Like Wilson, FDR may have made his greatest contribution to his party in foreign affairs. He also took it down a path it would most likely not have followed otherwise. During the great isolationist upsurge of the mid-1930s he did not resist “neutrality” legislation, and he made a few isolationist remarks himself. Yet, when World War II broke out in Asia in 1937 with Japan’s invasion of China, he began to move against the isolationists. He expressed public sympathy for the Allies, and before and after his third-term victory he extended material aid to them. FDR never admitted it, perhaps even to himself, but he was maneuvering the country ever closer to intervention. It is hard to imagine a different President doing the same things, and his apparent vindication at Pearl Harbor and the corresponding discrediting of the isolationists left lasting legacies for his party and politics in general.
This episode is important for the way foreign policy has figured in political conflict since then. Kazin comments on how during the Cold War Democrats felt the need to prove themselves tough on communism at home and abroad in order to fend off Republican attacks even before Joe McCarthy’s rampage. This was not just a matter of tactics. The collapse of isolationism left a vacuum that was filled by assertiveness abroad. Among Republicans, most of whom had flirted with isolationism in their search for viable issues against FDR, some would convert to internationalism and bipartisanship, but others, such as Robert Taft and William F. Knowland, embraced unilateralism and “Asia First.” The collapse of Henry Wallace’s anti-Cold War presidential bid in 1948 ruled out serious criticism among Democrats of perceived excesses of interventionism for a generation, until Vietnam. The road to Vietnam did not necessarily start in the aftermath of Pearl Harbor, but among Democrats the mindset that made it possible, even likely, arose out of that experience.
After FDR’s death, the party repeatedly feared new nadirs, first after their rout in the 1946 midterms, which raised the specter of a repeat of post-World War I events, and again in 1952, when Dwight Eisenhower led the Republicans to his landslide election and slim congressional majorities. Meanwhile, Democrats were wrestling with growing internal divisions between the Southern and Northern wings, which the Supreme Court’s ruling against school segregation and newly inspired protests by Black civil rights leaders were exacerbating. Presidential victories in 1948 and 1960 relieved some of their anxiety, but those wins, as Kazin characterizes the 2020 outcome, “spelled relief instead of deliverance.”

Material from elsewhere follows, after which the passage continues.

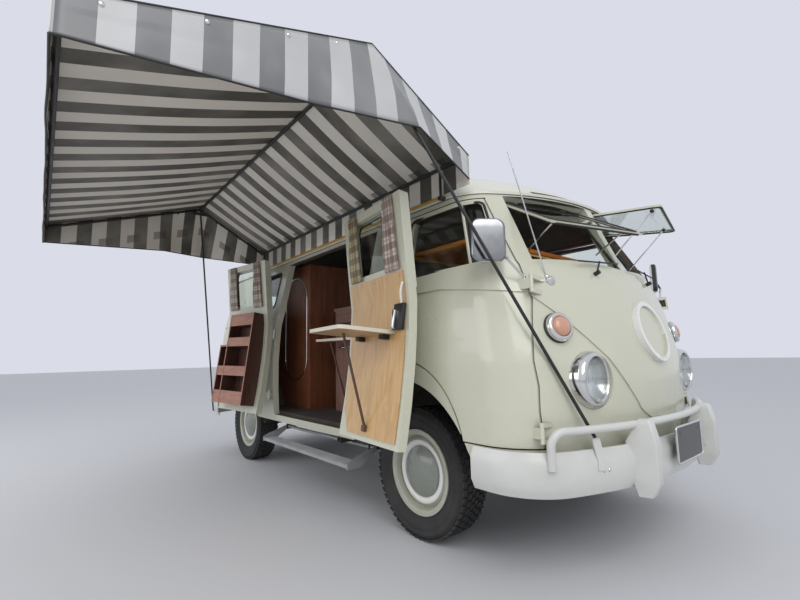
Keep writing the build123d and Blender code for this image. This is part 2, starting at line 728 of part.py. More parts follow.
# Overrider sections, bottom to top: height, back x, front x, back half width, front half width
HORN_Y = 370
HORN_ROUND = 7
HORN_SECTIONS = [
    (345, 2140, 2192, 36, 20),
    (400, 2128, 2222, 46, 25),
    (560, 2112, 2226, 50, 26),
    (638, 2150, 2208, 33, 22),
    (652, 2160, 2198, 24, 16),
]


def build_horn():
    """An overrider: a wedge, wide where it sits on the blade and narrow in front, rounded off at its top."""
    faces = []
    for z, back, front, wide, narrow in HORN_SECTIONS:
        corners = [(back, -wide, z), (front, -narrow, z), (front, narrow, z), (back, wide, z)]
        face = make_face(Polyline(*corners, close=True))
        faces.append(fillet(face.vertices(), HORN_ROUND))
    return Pos(0, -HORN_Y, 0) * loft(faces, ruled=True)


def around(centre, radius, degrees, z=GUARD_HEIGHT):
    """A point on a level circle about a centre given as x, y."""
    turn = math.radians(degrees)
    return (centre[0] + radius * math.cos(turn), centre[1] + radius * math.sin(turn), z)


def build_guard():
    """The guard tube: level along the blade, and bent down at both ends into the blade's face."""
    bow, corner = BLADE_BOW - GUARD_INSET, BLADE_CORNER - GUARD_INSET
    span = BLADE_BOW - BLADE_CORNER
    side = BLADE_HALF - BLADE_CORNER
    join = math.degrees(math.asin(side / span))
    bow_centre = (BLADE_NOSE - BLADE_BOW, 0)
    corner_centre = (bow_centre[0] + math.sqrt(span ** 2 - side ** 2), side)
    meet = around(bow_centre, bow, join)
    middle = around(corner_centre, corner, (join + GUARD_TURN) / 2)
    end = around(corner_centre, corner, GUARD_TURN)
    turn = math.radians(GUARD_TURN)
    back = (-math.sin(turn), math.cos(turn))

    def bend(degrees):
        a = math.radians(degrees)
        out, down = GUARD_BEND * math.sin(a), GUARD_BEND * (1 - math.cos(a))
        return (end[0] + back[0] * out, end[1] + back[1] * out, GUARD_HEIGHT - down)

    foot = (*bend(90)[:2], BLADE_LOW + 110)

    def flip(p):
        return (p[0], -p[1], p[2])

    half = [Line(foot, bend(90)), ThreePointArc(bend(90), bend(45), end), ThreePointArc(end, middle, meet)]
    other = [ThreePointArc(flip(meet), flip(middle), flip(end)),
             ThreePointArc(flip(end), flip(bend(45)), flip(bend(90))), Line(flip(bend(90)), flip(foot))]
    run = Wire([*half, ThreePointArc(meet, around(bow_centre, bow, 0), flip(meet)), *other])
    return sweep(Plane(origin=foot, z_dir=(0, 0, 1)) * Circle(GUARD_TUBE), path=run)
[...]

The 1960s witnessed the last gasp of this third Democratic heyday. The party shook off its racist past and came down on the side of civil rights with the passage of a strong anti-discrimination measure in 1963. Kazin gives much of the credit for this turn to Hubert Humphrey, who had been pushing the party in that direction since 1948. Such credit is richly deserved, but I think Kazin unfairly slights Lyndon Johnson’s role in passing this and other civil rights laws and the economic reforms of the Great Society. LBJ was the greatest promoter of racial justice in the White House since Lincoln. Domestic turmoil was already battering the Democratic coalition, but it is tempting to wonder what he might have accomplished if he had followed his instinct to concentrate on domestic affairs and resisted the fatal lure of Vietnam. But LBJ did not intend to suffer the fate of the isolationists or others who failed to stand up to foreign “menaces.”
The half century since the end of that last Democratic heyday takes up the last quarter of the book. This time might also be described as a penumbra. There were dark days, especially during the Nixon and Reagan years, and false dawns, as with Jimmy Carter and Bill Clinton, though less so with Barack Obama. Clinton and Obama both got reelected, and they did oversee some domestic accomplishments, particularly Obama in health care. Yet they also brought “relief instead of deliverance.” In all this time, Democrats have been searching for a new majority. The increasing attraction of well-educated, relatively affluent people in suburbs, whom Kazin calls “cosmopolitans,” has partially offset the loss of the white South, but it has not compensated for the increasing alienation of working-class and rural whites. Kazin sees the way out of this predicament in a revived labor movement, and he blames much of the party’s decline on the erosion of union numbers and activism. His final words are “We organize, we vote, and we win.”
That is a fine exhortation, but I wonder whether the current union movement, centered around teachers and other public employees and service and transportation workers, can wield the same clout as those earlier, big-shouldered bodies based in heavy industry. Still, it is worth a try. Organizing and militancy are likewise needed by all who feel marginalized and under attack—immigrants, people of color, women who seek access to abortion and equal pay, LGBTQ persons, those who are fearful of gun violence, anyone worried about the environment and climate change. Then there are the gorillas in the room—income inequality and threats to democracy. Happy chatter about bipartisan solutions can seldom be more than that. Serious attention and action on these matters can only come, as Michael Kazin’s excellent book shows over and over, from the Democratic Party.
Economic issues seem to present more hopeful terrain. “Moral capitalism” inspires most Democrats across the board these days. The Inflation Reduction Act may be a stripped-down Build Back Better, but it’s meaningful progress. In the past, social issues have proven harder for the party to handle, although these days Democrats do seem to speak with one voice on matters of race, gender, and sexual identity. More daunting are such challenges as climate change and the threat to democracy. Moral capitalism does not offer much help here, but the party’s earlier fitful yet eventually lasting embrace of internationalism does hold out grounds for hope. In these peril-filled times, this frequently fallible but truly grand old party is, to borrow other Republican-coined words, “the last best hope of earth.”